Klippert’s sister Leah appealed the ruling to the Supreme Court of Canada. On 7 November 1967, the Supreme Court upheld the sentence, by a vote of three to two. Justice Gérald Fauteux wrote the majority decision, which said that Klippert “was likely to commit further sexual offences of the same kind with other consenting adult males.” Whether he deserved a life sentence for committing acts that were no longer even a crime in England, “is not for us to say; our jurisdiction is to interpret and apply laws validly enacted,” Fauteux concluded.

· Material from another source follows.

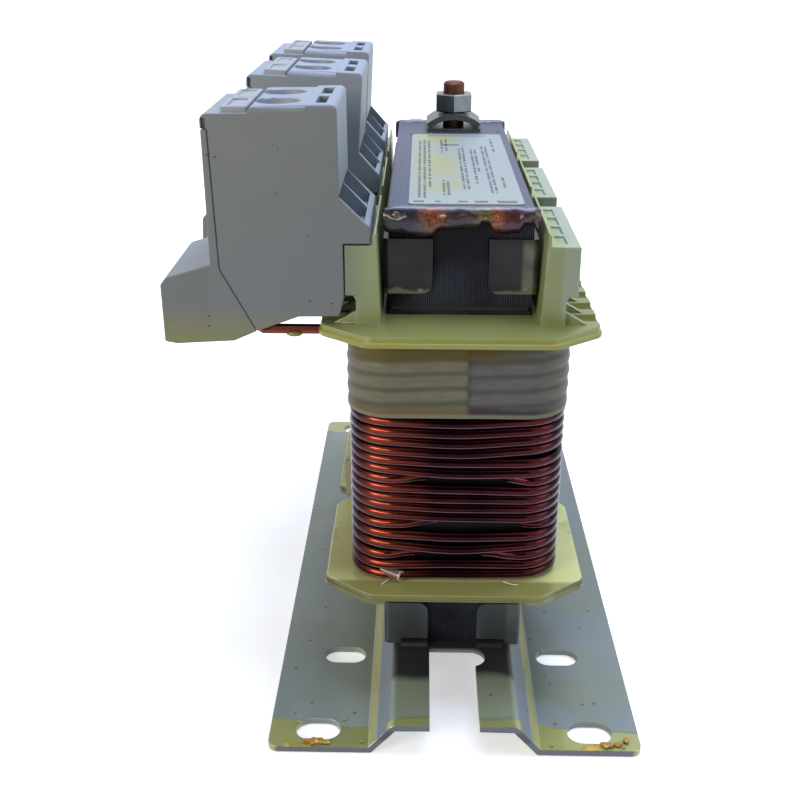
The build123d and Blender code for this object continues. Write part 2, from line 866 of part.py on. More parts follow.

Chief Justice John Cartwright and Justice Emmett Hall were the two dissenting judges. If the majority ruling was logically applied, Cartwright wrote, “every man in Canada who indulges in sexual misconduct… with another consenting adult male and who appears likely, if at liberty, to continue such misconduct should be sentenced to preventive detention, that is to incarceration for life…. No one, I think, would quarrel with the suggestion that it would bring about serious overcrowding.”

Klippert Sentence Sparks Change

Bud Orange, then Klippert’s member of Parliament, objected in the House of Commons to Klippert’s treatment under the law. As he also told the CBC, “It’s ridiculous that any man... would be put into jail because they are affected by [a] social disease.” Enlightened thinking at the time looked upon LGBTQ2S people as having a mental illness that could be cured by treatment.

Partly in response to the Supreme Court ruling over Klippert, federal justice minister Pierre Trudeau introduced an omnibus bill that, among other measures, would legalize consensual sex in private between two males who were at least 21 years of age. A different version of the bill became law in 1969, by which time Trudeau was prime minister. Klippert, however, was not released from prison until 1971.


Supreme Court and Parliament
The statue Justicia in front of the Supreme Court of Canada building, overlooking the Peace Tower of Parliament in Ottawa.

After his release, Klippert moved to ​Edmonton​ and worked as a truck driver. In the mid-1980s, as he reached retirement, he married. He refused any requests from activists in the growing gay-rights movement to march in Pride parades or otherwise to become a public figure representing ​discrimination against LGBTQ2S persons. He died of kidney disease, age 69, and was mostly lost to memory.

Pardon

In February 2016, the Globe and Mail newspaper told Everett Klippert’s story. In response, ​Prime Minister Justin Trudeau said he was prepared, in principle, to recommend that the government grant a pardon to Klippert, and to consider pardoning all men who were convicted under the gross indecency laws.

However, two June 2016 reports — one from Egale, an organization that advocates for LGBTQ2S persons, the other from a group known as the We Demand an Apology Network — said that the government owed not only a pardon, but also financial restitution and an apology to everyone who was persecuted and prosecuted because of their sexuality, including those in the military and public service.

On 28 November 2017, Trudeau apologized in the House of Commons for discrimination done or condoned by the federal government and its agencies against LGBTQ2S Canadians. The apology came with a $145 million compensation package that included $110 million for civil servants whose careers suffered because of discriminatory actions against them.